→ **EXERCISE**: Quote the whole listing word for word, please.

#### DATA EXCERPT

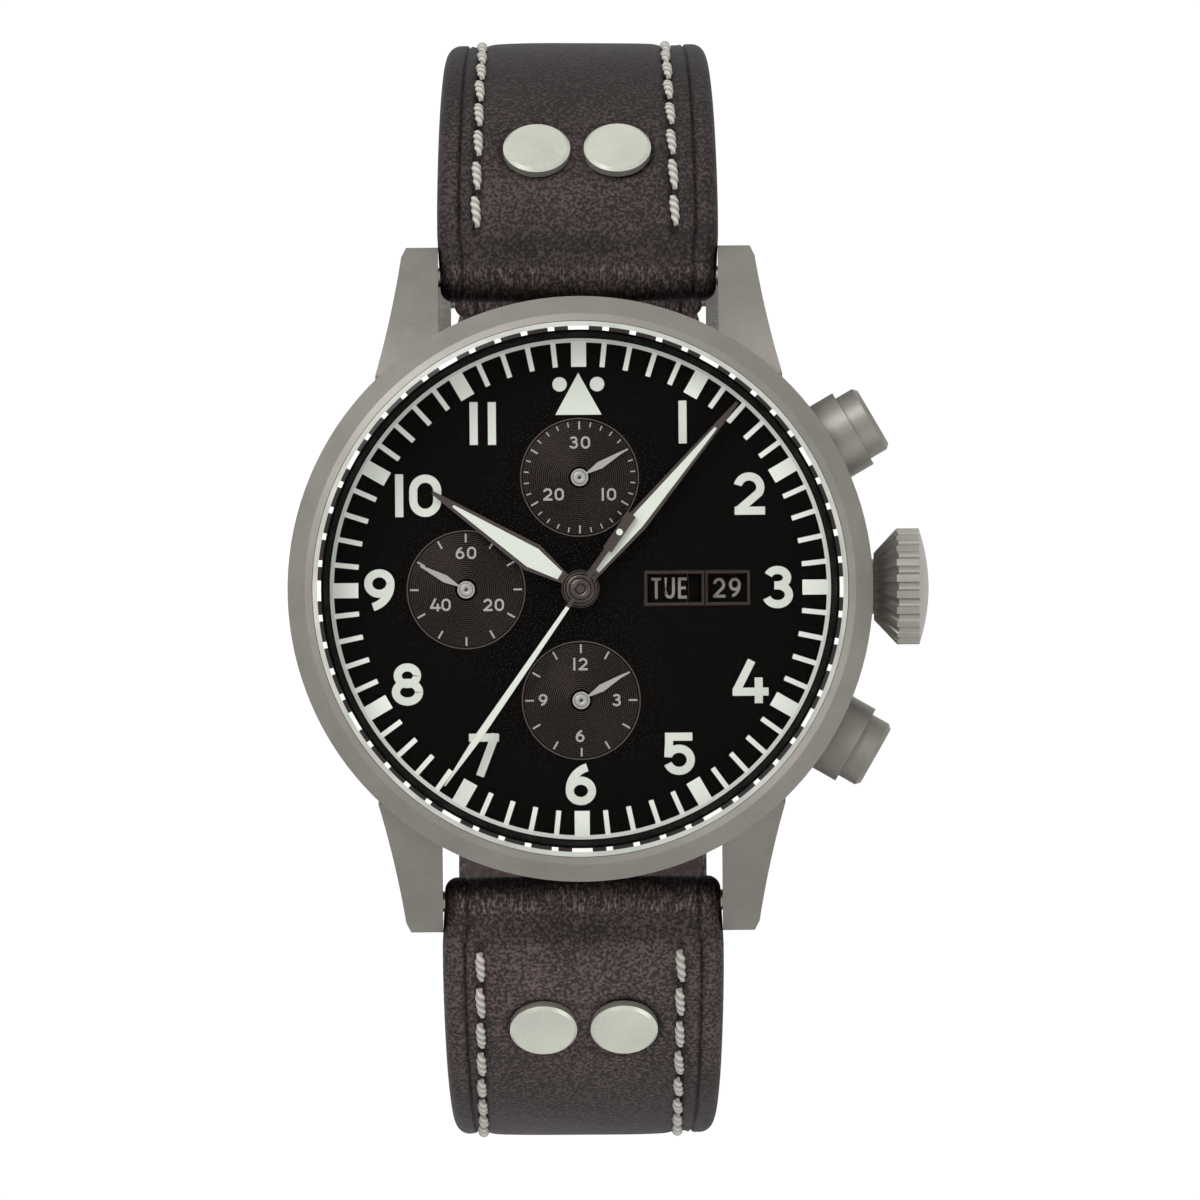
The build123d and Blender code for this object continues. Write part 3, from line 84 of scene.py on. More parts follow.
# Hands
HOUR_ANGLE, MINUTE_ANGLE, CHRONO_ANGLE = 303.5, 40.5, 215
# Each filling as (distance from the axis, half width) steps
HOUR_BLADE = ((1.75, 0.32), (4.1, 0.76), (10.9, 0.09))
MINUTE_BLADE = ((1.75, 0.26), (6.3, 0.53), (15.1, 0.1))
CHRONO_BLADE = ((1.6, 0.14), (13.0, 0.26), (17.15, 0.05))
CHRONO_SPOT_Y, CHRONO_SPOT_R = -4.95, 0.24
FILLING_RISE = 0.012
HUB_R, HUB_RISE = (1.3, 1.1), 0.1
hour_z, minute_z = (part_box(name)[1][2] / MM for name in ("hour_hand", "minute_hand"))
chrono_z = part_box("chrono_seconds_hand")[0][2] / MM + 0.18
# Crystal
BEVEL_W, BEVEL_RISE, SHOULDER_H = 0.62, 0.3, 1.1
BEVEL_MARKS_R = 18.86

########

→ **WRITTEN ANSWER**:
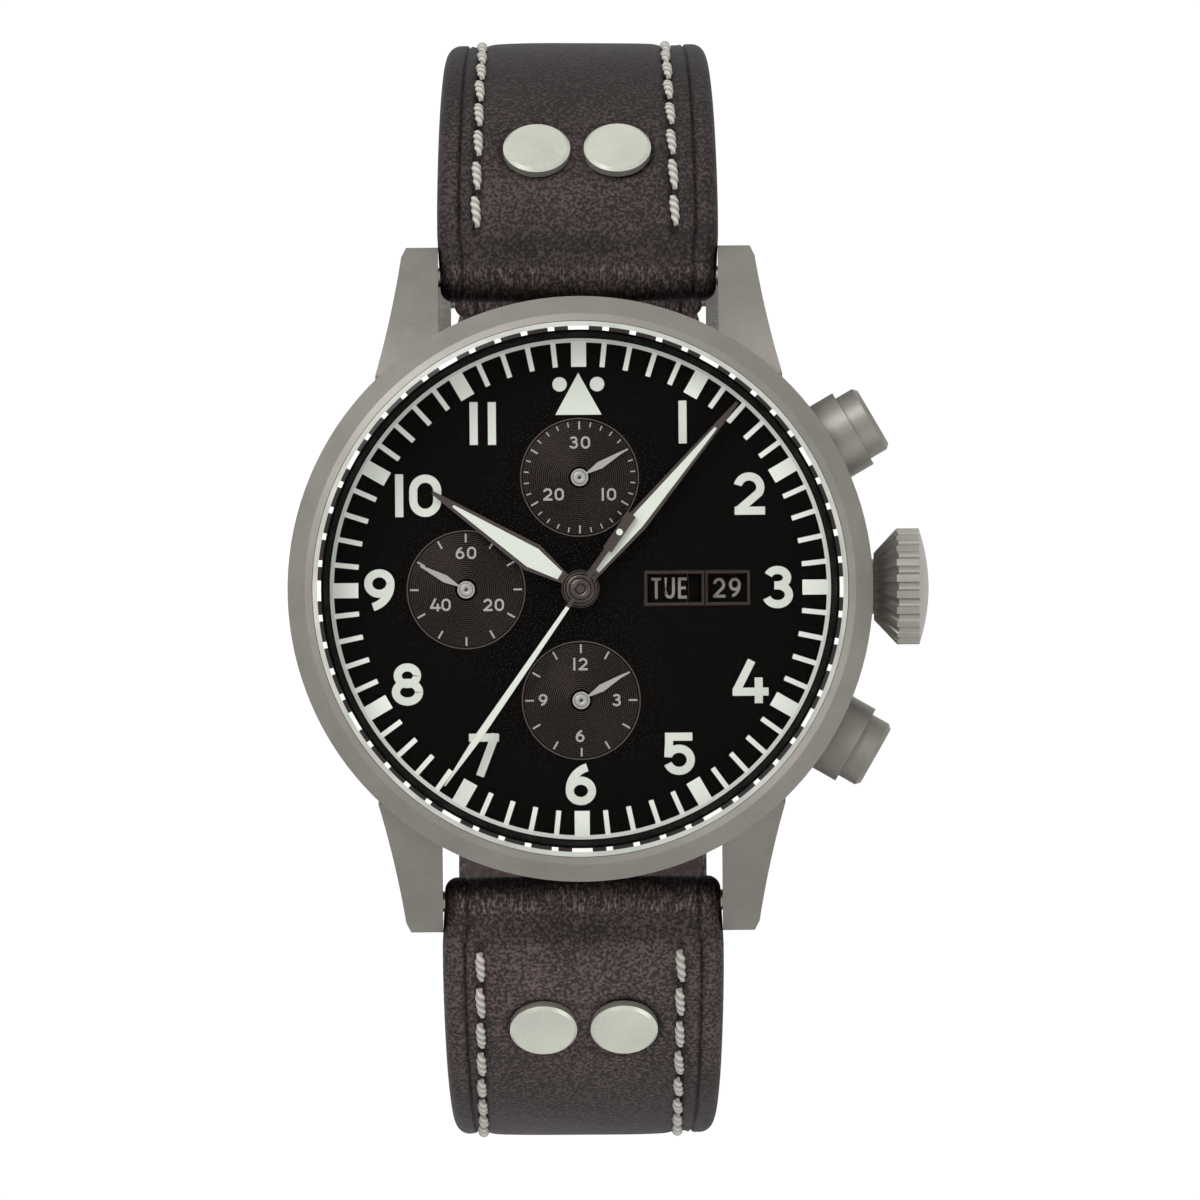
The build123d and Blender code for this object continues. Write part 3, from line 84 of scene.py on. More parts follow.
# Hands
HOUR_ANGLE, MINUTE_ANGLE, CHRONO_ANGLE = 303.5, 40.5, 215
# Each filling as (distance from the axis, half width) steps
HOUR_BLADE = ((1.75, 0.32), (4.1, 0.76), (10.9, 0.09))
MINUTE_BLADE = ((1.75, 0.26), (6.3, 0.53), (15.1, 0.1))
CHRONO_BLADE = ((1.6, 0.14), (13.0, 0.26), (17.15, 0.05))
CHRONO_SPOT_Y, CHRONO_SPOT_R = -4.95, 0.24
FILLING_RISE = 0.012
HUB_R, HUB_RISE = (1.3, 1.1), 0.1
hour_z, minute_z = (part_box(name)[1][2] / MM for name in ("hour_hand", "minute_hand"))
chrono_z = part_box("chrono_seconds_hand")[0][2] / MM + 0.18
# Crystal
BEVEL_W, BEVEL_RISE, SHOULDER_H = 0.62, 0.3, 1.1
BEVEL_MARKS_R = 18.86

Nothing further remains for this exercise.